Babies Shouldn’t Stay Overnight with Divorced Dads
The default position for many divorced parents of younger children is for mothers to keep children overnight, with father visitations only occurring during the daytime. The thought is that by a kid spending nights with a father, maternal bonding could be damaged.
However, studies show that kids who have overnights with their divorced fathers as babies have much better outcomes later in life. This may not only be due to bonding. In fact being a regular part of a child’s nighttime and morning routine helps fathers become better parents. Even better, overnights with dad result in stronger future relationships not just with the father, but with the mother too.
Kids Should Always Know the Truth About a “Bad” Ex-Spouse
Honesty about a divorce is good for children. But it’s only good up to the extent that they understand where they will be going, why the family is changing, that the divorce is not their fault and that they are loved. Details, however, are necessary. That’s particularly true when it comes to crimes, affairs or any other malfeasance.

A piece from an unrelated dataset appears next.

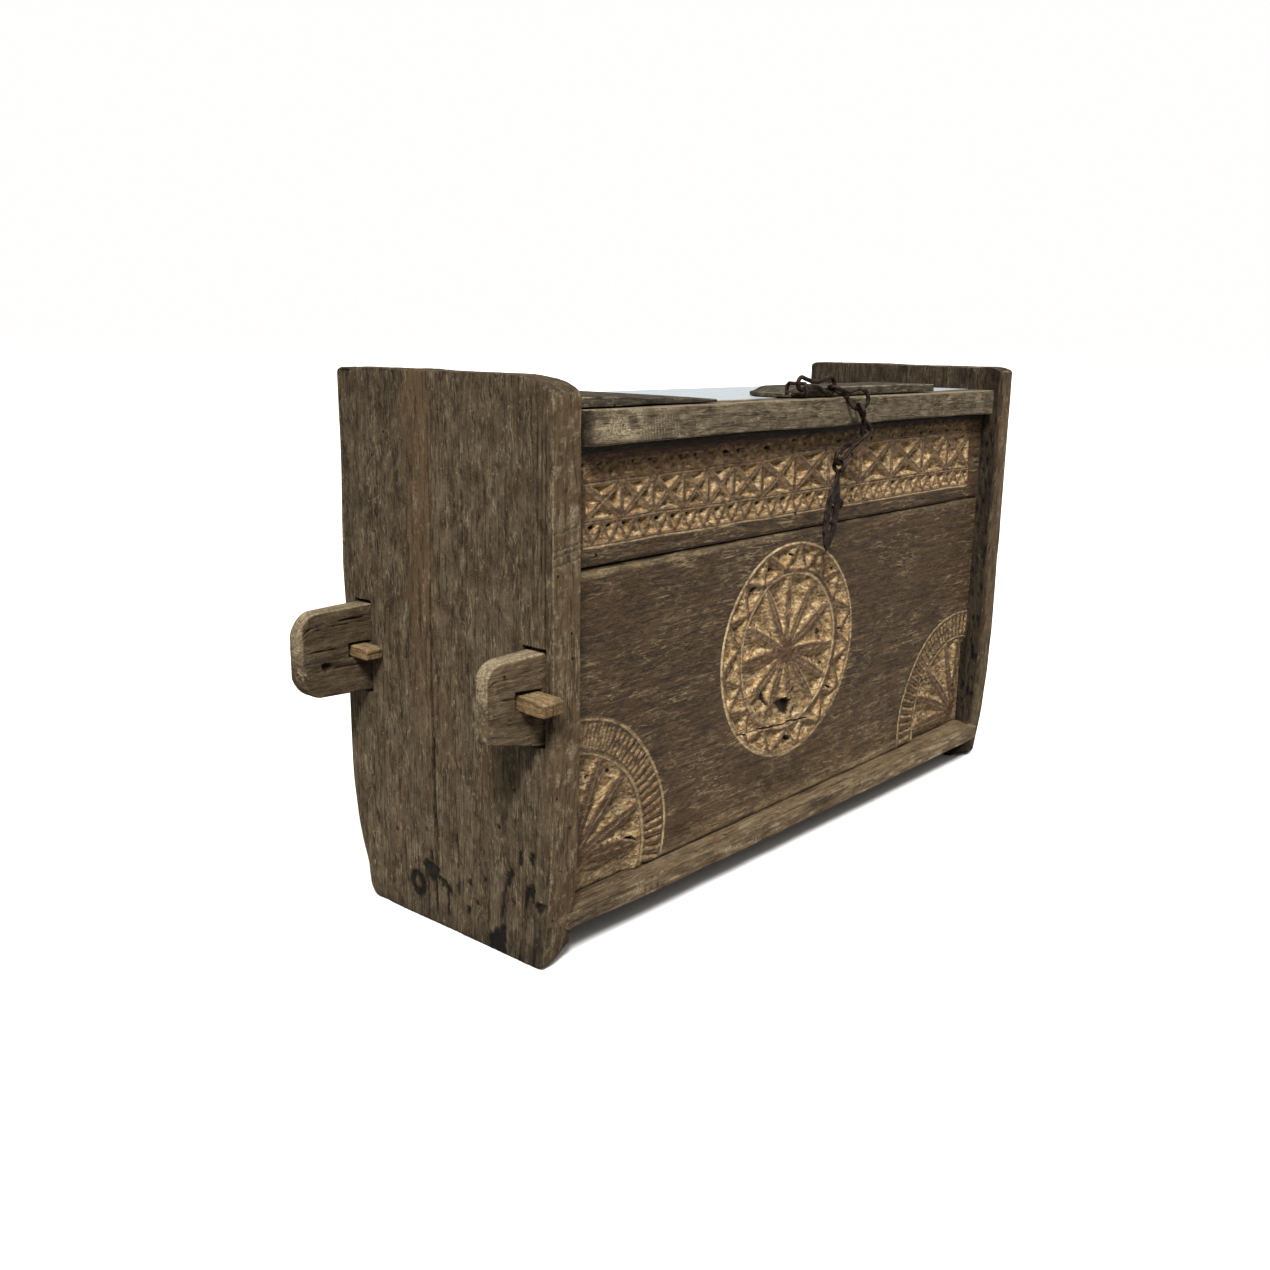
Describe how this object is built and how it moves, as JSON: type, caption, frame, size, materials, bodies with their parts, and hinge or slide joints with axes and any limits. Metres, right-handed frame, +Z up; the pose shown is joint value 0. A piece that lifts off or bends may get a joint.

The fact is that a kid sees their parents as a part of themselves. They love them both regardless of the separation. When one parent tears down the other, a kid can feel like a part of themselves is being attacked. They may take on the anger and feel guilty for the actions of a parent they love.
In the worst case scenario, tearing down a spouse could drive a kid into a lousy parent’s arms as the kid gets older. Essentially that bad-mouthing can backfire. It’s better to trust that a kid will learn about their parents, driven by their own curiosity, in their own time. Eventually, they will be able to make up their own minds about how they feel about a “bad” parent.